By contrast, the Korg Pitchblack Advance is snappy to use, locks onto the string as quickly as I need it to, and seems to be accurate enough for live work. It has a large display that’s easy to see even on a dark stage.

It also lasts forever on a single battery. I can’t stress how important that is for the way we gig.

This year, we’ve played venues where we had no access to a power outlet to plug a pedalboard into. Anything and everything I have on the floor has to run off battery, just in case. Plenty of tuners do that, to be sure. I wonder how many of them will last over six months on a single battery, like the Korg Pitchblack Advance has for me?

Said Goodbye To

Taylor T5z Guitar

I want to take a moment to appreciate the Taylor T5z. Without this guitar, we probably wouldn’t have started the band.

The thinline body is really comfortable on my picking hand’s shoulder. It’s got a Les Paul neck on it, rather than an acoustic profile. And it’s got the same low action I’m used to from my Les Paul.

It was a great bridge guitar for me, helping me make a start on playing in an acoustic style without having to fight the guitar. And we did actually gig it too.

Which is why we made wholesale changes this year. It didn’t work for us as the only instrument on stage.

The sound just didn’t suit us, even using the Acus as a preamp to shape the tone. It’s a bit neck-heavy on a strap, which left me fighting it throughout the performance.

We thought about relegating it to being the backup guitar, but it never stuck in that role.
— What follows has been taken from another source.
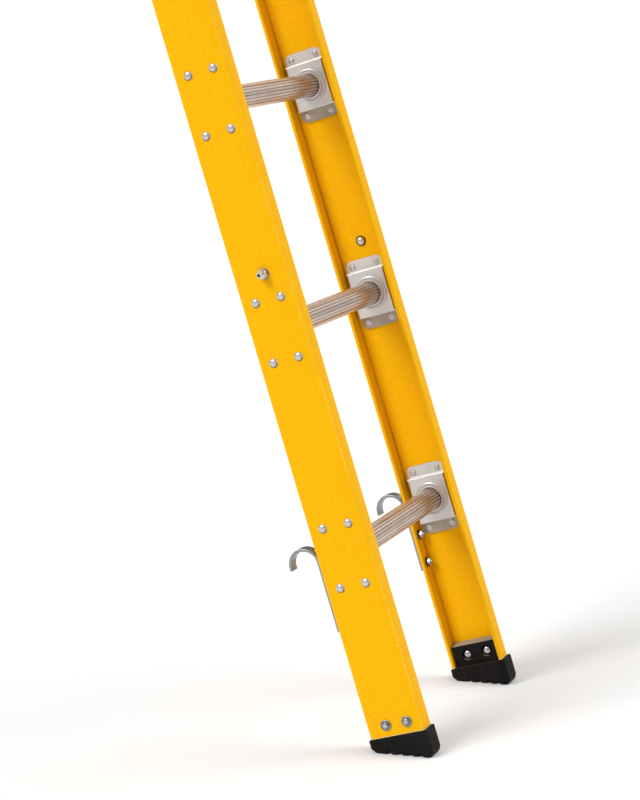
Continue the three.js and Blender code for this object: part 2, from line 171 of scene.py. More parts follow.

Things came to a head one rehearsal when I snapped a string on the Auden, and the Acoustasonic Telecaster’s battery was too flat to use. Even at that point, I didn’t reach for the T5z.

So, in the end I moved it on.

It was the best-sounding T5z I ever played, and one of the best looking too. I did my best to play every single T5z that came into the UK, and while I can’t claim to have played them all, this was the only one I ever played that I felt wasn’t dead as a musical instrument.

It was too good an instrument to be a case queen, and I hope its new owner is getting a lot of pleasure out of it.